Le Jeudi – 26 novembre 2009 – Luxembourg

Publié le 27 novembre 2009

Le jeudi - Diane Tell

Vian, tel Diane
ANNIE GASPARD
Entretien avec une Diane Tell qui re-jazze énormément*

Le Jeudi – 26 novembre 2009 (Luxembourg)

Diane l’enchanteresse met Mister Boris en boîte de jazz et ramène Docteur Vian ausculter nos états d’âme, d’amer doux amour à de doux humour amer. On est là pour swinguer…

Ne l’avez-vous pas vu venir cet album pur jazz que Diane toujours plus tell(e) quelle vient nous balancer comme une gifle délicieuse avec son Docteur Boris & Mister Vian* en cette fin d’année 2009 qui clôture les nombreux hommages au génial écrivain – poèteparolier – traducteur – scénariste – pataphysicien – trompettiste qui nous déserta voici 50 ans?

Dans son avant-dernier album Popeline (2004), l’auteure, compositrice et interprète américano-québéco-basquaise (elle vit à Biarritz depuis une vingtaine d’années) n’intitule-t-elle pas sa version française de The Scientist de Coldplay: Reprenons du départ. «Oui, mon premier album de compositions personnelles – j’avais 18 ans – était 100% jazz. La boucle est bouclée aujourd’hui! Il s’agit toutefois ici d’interprétation pure de textes inédits écrits en français par Vian en 1958-1959 sur de grands standards de jazz américains. C’est nouveau pour moi qui suis essentiellement auteure-compositrice».
Nouvel envol…

J’SUIS JAZZ
…d’une abeille qui vole toujours plus haut butiner ses fleurs. «C’est un véritable virage,
en tout cas. Je vais petit à petit continuer dans cette direction parce cela correspond
bien à l’évolution de ma personnalité et de mon goût. Avec la maturité, on a envie de faire passer une autre émotion qu’à 20 ans où on veut casser la baraque. Il ne s’agit plus de chanter des tubes, mais de belles chansons. Je préfère (aimerais) aujourd’hui remplir
le Théâtre des Champs-Elysées que le Zénith». Et Vian tombe à pic? «J’ai de mes origines américaines le goût des mélodies et de la France le goût pour la littérature et la poésie. Je pense avoir trouvé dans ce trésor de Vian le meilleur des deux mondes puisque ce sont des standards de jazz aux mélodies fabuleuses accouplés aux textes extraordinaires de Boris Vian». Nous serons trois/ Lui, toi et moi… Jazz et langue française, un mariage si heureux que cela? «Il y a trois ans quand j’ai commencé à apprendre les chansons de Vian, j’ai réalisé tout de suite qu’il avait tout compris.
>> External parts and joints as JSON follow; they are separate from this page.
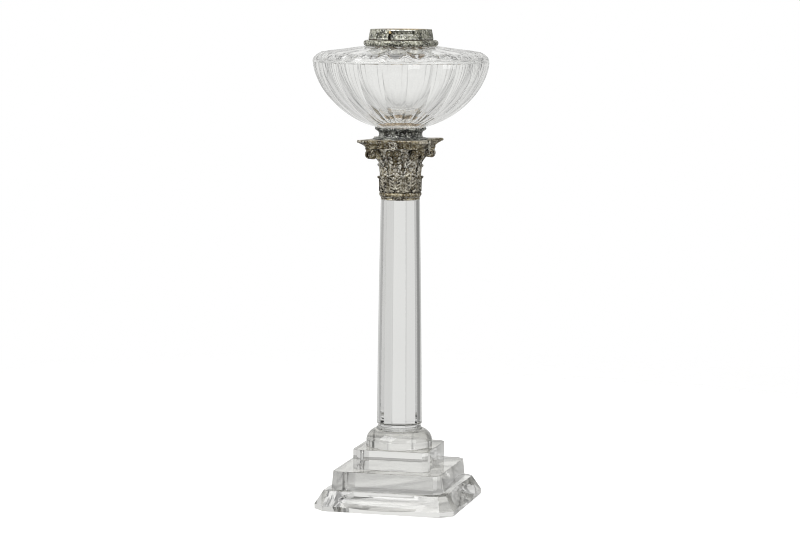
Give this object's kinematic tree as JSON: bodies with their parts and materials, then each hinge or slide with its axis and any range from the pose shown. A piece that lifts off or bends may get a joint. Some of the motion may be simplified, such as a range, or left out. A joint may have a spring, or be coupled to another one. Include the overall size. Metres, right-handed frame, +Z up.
{
  "type": "oil lamp",
  "caption": "Column oil lamp stand: hollow cut-glass font that unscrews from a Corinthian capital, with a bayonet burner ring, on a faceted glass column and stepped base.",
  "frame": {"origin": "centre of the base's underside, on the surface that the lamp stands on", "axes": "+Z up along the column; the square base's sides face +X, -X, +Y and -Y, and the bayonet slot's entry faces -Y"},
  "size_m": [0.176, 0.176, 0.4762],
  "materials": {
    "base_glass": "polished clear lead glass",
    "column_glass": "polished clear lead glass, flat-cut facets",
    "font_glass": "polished clear cut glass",
    "clear_cement": "thin clear cement",
    "plaster": "matt plaster of Paris, stained",
    "plated_metal": "worn silver plate, tarnished olive-grey",
    "capital_metal": "cast, worn silver plate with dark recesses",
    "bare_brass": "dull aged brass",
    "washer_leather": "oiled leather"
  },
  "bodies": {
    "stand": {"foot": "base_glass", "lower_plinth": "base_glass", "upper_plinth": "base_glass", "round_tier": "base_glass", "column": "column_glass", "glass_cement": "clear_cement", "column_plaster": "plaster", "ferrule": "plated_metal", "astragal": "plated_metal", "capital_bell": "capital_metal", "lower_leaves": "capital_metal", "upper_leaves": "capital_metal", "helices": "capital_metal", "corner_volutes": "capital_metal", "fleurons": "capital_metal", "abacus": "capital_metal", "font_socket": "bare_brass"},
    "seat": {"seat_ring": "plated_metal"},
    "font": {"undermount": "plated_metal", "undermount_plaster": "plaster", "font": "font_glass", "collar_plaster": "plaster", "burner_collar": "plated_metal", "bayonet_pins": "bare_brass"},
    "washer": {"packing_washer": "washer_leather"},
    "ring": {"bayonet_ring": "plated_metal", "burner_sleeve": "bare_brass"}
  },
  "joints": [
    {"name": "font_unscrew", "type": "hinge", "parent": "stand", "child": "seat", "pos_m": [0, 0, 0.367], "axis": [0, 0, 1], "range_deg": [0, 1080]},
    {"name": "font_rise", "type": "slide", "parent": "seat", "child": "font", "axis": [0, 0, 1], "range_m": [0, 0.0121]},
    {"name": "ring_twist", "type": "hinge", "parent": "font", "child": "washer", "pos_m": [0, 0, 0.4654], "axis": [0, 0, 1], "range_deg": [-42, 0]},
    {"name": "ring_lift", "type": "slide", "parent": "washer", "child": "ring", "axis": [0, 0, 1], "range_m": [0, 0.014]}
  ],
  "couplings": [
    {"joint": "font_rise", "follows": "font_unscrew", "m_per_rad": 0.00063662}
  ]
}
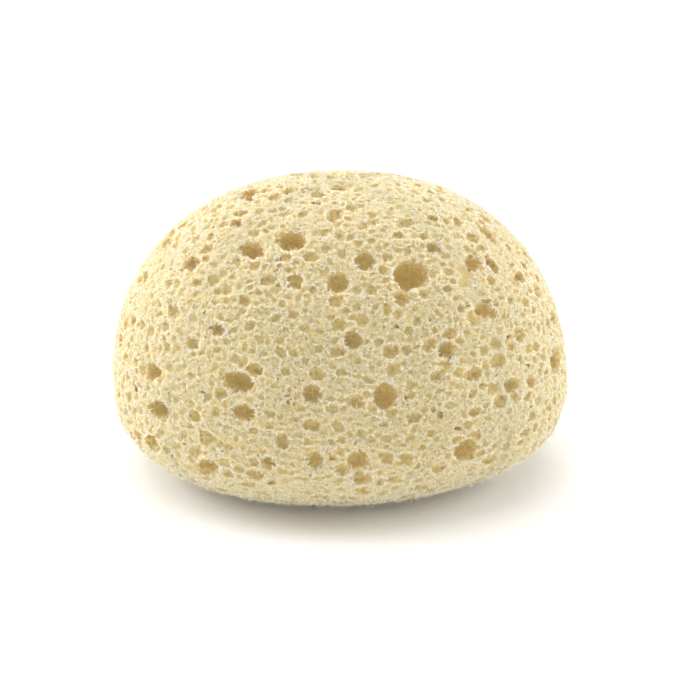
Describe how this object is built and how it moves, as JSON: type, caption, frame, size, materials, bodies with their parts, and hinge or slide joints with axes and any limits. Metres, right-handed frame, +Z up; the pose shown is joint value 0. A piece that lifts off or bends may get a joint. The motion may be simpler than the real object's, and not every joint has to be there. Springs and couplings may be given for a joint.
{
  "type": "sea sponge",
  "caption": "Bun-shaped natural bath sponge with round pores all over and a flat cut base.",
  "frame": {"origin": "middle of the bounding box's bottom, in the plane of the cut base", "axes": "+X along the long side, to the right as seen from the front; +Y to the back; +Z up, square to the cut base"},
  "size_m": [0.1396, 0.1144, 0.09],
  "materials": {
    "sponge": "matt, soft, fibrous natural sponge"
  },
  "bodies": {
    "root": {"sponge": "sponge"}
  },
  "joints": []
}
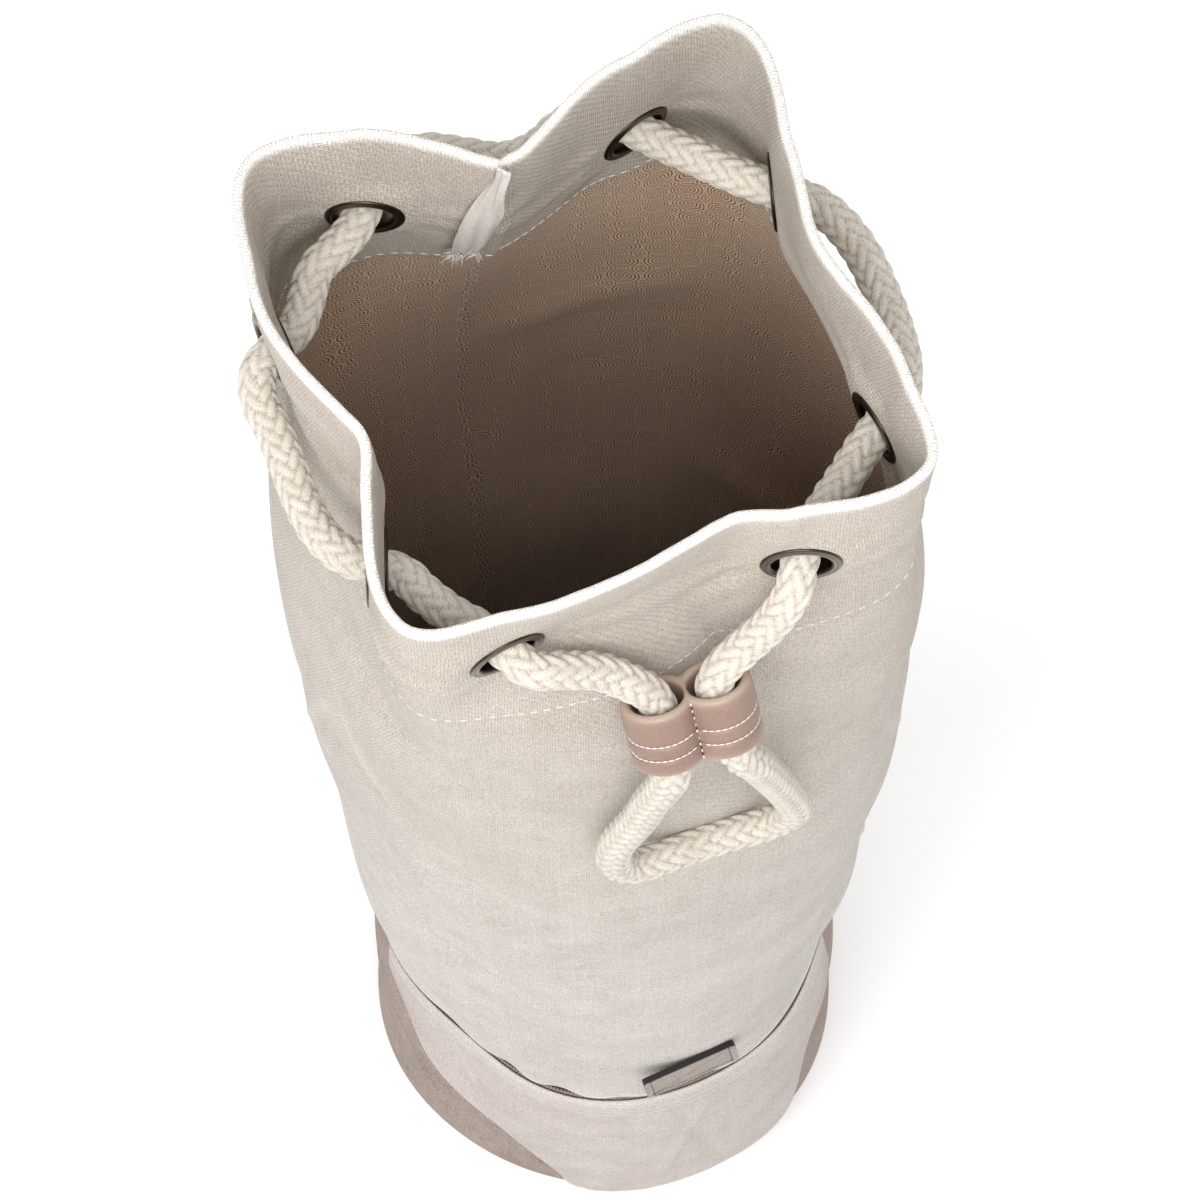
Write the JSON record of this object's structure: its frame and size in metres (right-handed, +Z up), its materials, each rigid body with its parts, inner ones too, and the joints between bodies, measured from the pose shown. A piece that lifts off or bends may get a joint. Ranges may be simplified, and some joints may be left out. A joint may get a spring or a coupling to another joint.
{
  "type": "yoga mat bag",
  "caption": "Tall drawstring canvas bag for a rolled exercise mat, open at its gathered mouth, with a cotton cord through eyelets, a leather slider and a zip pocket at the foot.",
  "frame": {"origin": "the middle of the bag's underside, where it stands", "axes": "+Z up towards the mouth, -Y the front with the slider and the zip pocket, +X to the right seen from the front"},
  "size_m": [0.1617, 0.1567, 0.6515],
  "materials": {
    "canvas": "natural greige cotton canvas, plain weave",
    "print": "taupe printed cotton, overlapping rings",
    "base": "rose-taupe cotton canvas",
    "pocket": "light rose-beige cotton canvas",
    "zip": "taupe nylon coil",
    "cotton": "cream braided cotton",
    "leather": "rose-taupe smooth leather",
    "gunmetal": "dark antique metal"
  },
  "bodies": {
    "root": {"body": "canvas", "lining": "print", "base_band": "base", "base_disc": "base", "pocket_panel": "pocket", "zip": "zip", "cord": "cotton", "slider": "leather", "plate": "gunmetal", "seam_tab": "cotton", "eyelet_1": "gunmetal", "eyelet_2": "gunmetal", "eyelet_3": "gunmetal", "eyelet_4": "gunmetal", "eyelet_5": "gunmetal", "eyelet_6": "gunmetal", "eyelet_7": "gunmetal", "eyelet_8": "gunmetal"}
  },
  "joints": []
}
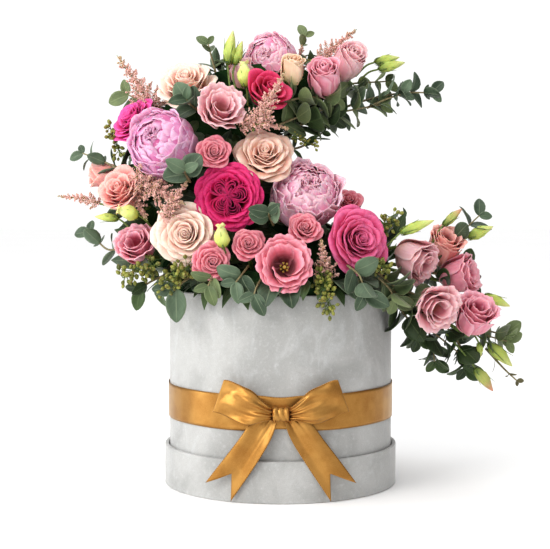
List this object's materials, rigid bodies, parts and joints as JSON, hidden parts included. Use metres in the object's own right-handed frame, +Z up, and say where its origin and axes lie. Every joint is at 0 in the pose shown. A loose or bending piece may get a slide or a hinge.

Auteur de chansons, grand musicien et grand connaisseur de jazz, il savait ce que c’était que de chanter des mots. J’ai chanté avec facilité, sans jamais lutter, ni être obligée de changer le phrasé. Ça coulait, ça sonnait avec la même dynamique que l’anglais, c’était de toute beauté». Et c’est si peu dire que Diane chante Vian. Elle est dans Vian et Vian dans elle, comme si ces deux oiseaux rares avaient écrit ces onze titres à quatre ailes. Mimétisme jubilatoire et envoûtant.

MÉTAMORPHOSES
Histoire de métamorphoses réciproques. Métamorphose de Diane l’artisane très branchée internet qui construit à la pièce – «Je fais un disque pour faire un disque, au jour le jour, et non pour obtenir autre chose, c’est une non-carrière» –, métamorphose de Vian qui prend les traits d’un ange aux yeux profonds et à la voix divine, métamorphose up to date des standards américains de Jerome Kern, Richard Rodgers, Kurt Weill…, métamorphose de Laurent de Wilde, pianiste jazzman XXL et surlettré qui se met avec bonheur à l’accompagnement de chansons et dirige un quartet de rêve et grain de sel du photographe Gérard Rancinan qui, de son objectif magique, transforme tout ce petit monde en un bel et énigmatique insecte mi-zébré mibleu très Docteur Boris et Mister Vian. Métamorphose de celle qui aurait été… romantique et capitaine d’un bateau vert et blanc si elle avait été un homme – «Si ce tube devenu un standard a fait un peu d’ombre au reste, ses revenus m’ont toutefois permis d’être indépendante et notamment de produire cet album Vian». L’occasion heureuse, précieuse et joyeuse, en tout cas, de faire à nouveau connaissance…

* Diane Tell, «Docteur Boris & Mister Vian», Tuta Music/Rue Stendhal, 2009.